Note: When I used "complex" in the title, I mean that the expression has many operators and operands. Not that the expression itself is complex.


I've recently been working on a simple compiler to x86-64 assembly. I've finished the compiler's main front end - the lexer and parser - and am now able to generate an Abstract Syntax Tree representation of my program. And since my language will be statically typed, I am now doing the next phase: type checking the source code. However, I've come to a problem and have not been able to reasonably solve it myself.

Consider the following example:

My compiler's parser has read this line of code:

int a = 1 + 2 - 3 * 4 - 5

And converted it to the following AST:

       =
     /   \
  a(int)  \
           -
         /   \
        -     5
      /   \
     +     *
    / \   / \
   1   2 3   4

Now it must type check the AST. it starts by first type checking the = operator. It first checks the left hand side of the operator. It sees that the variable a is declared as an integer. So it must now verify that the right hand side expression evaluates to an integer.

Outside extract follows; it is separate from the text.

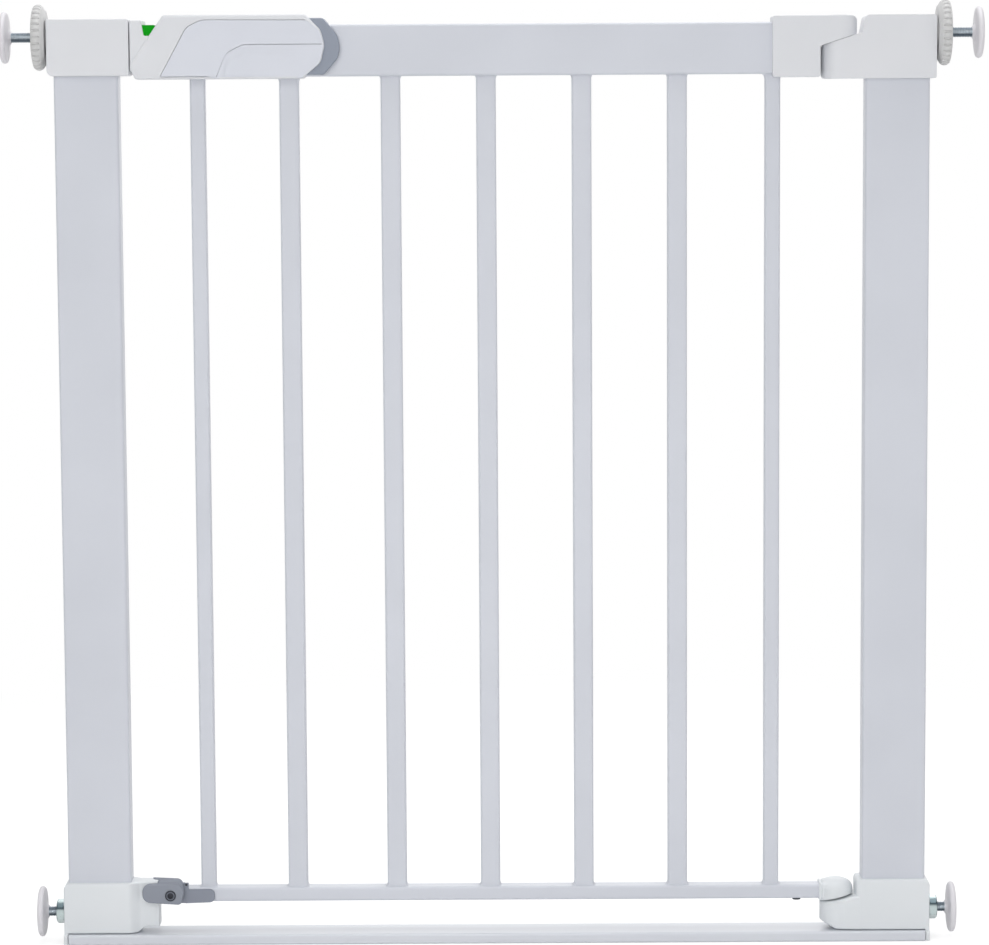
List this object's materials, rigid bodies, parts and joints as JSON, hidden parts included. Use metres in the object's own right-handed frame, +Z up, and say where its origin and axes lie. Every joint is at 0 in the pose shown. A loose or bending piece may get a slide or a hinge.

I understand how this could be done if the expression was just a single value, such as 1 or 'a'. But how would this be done for expressions with multiple values and operands - a complex expression - such as the one above? To correctly determine the value of the expression, it seems like the type checker would actual have to execute the expression itself and record the result. But this obviously seems to defeat the purpose of separating the compilation and execution phases.

The only other way I imagine this could be done is to recursively check the leaf of each subexpression in the AST and verify all of the leaf's types match the expected operator type. So starting with the = operator, the type checker would then scan all of the left hand side's AST and verify that the leafs are all integers. It would then repeat this for each operator in the subexpression.

I've tried researching the topic in my copy of "The Dragon Book", but it doesn't seem go in to much detail, and simply reiterates what I already know.

What is the usual method used when a compiler is type checking expressions with many operators and operands? Are any of the methods I mentioned above used? If not, what are the methods and how exactly would they work?

Was it helpful?

Solution

Recursion is the answer, but you descend into each subtree before handling the operation:

int a = 1 + 2 - 3 * 4 - 5

to tree form:

(assign (a) (sub (sub (add (1) (2)) (mul (3) (4))) (5))

Inferring the type happens by first walking the left hand side, then the right hand side, and then handling the operator as soon as the operands' types are inferred:

(assign*(a) (sub (sub (add (1) (2)) (mul (3) (4))) (5))

-> descend into lhs

(assign (a*) (sub (sub (add (1) (2)) (mul (3) (4))) (5))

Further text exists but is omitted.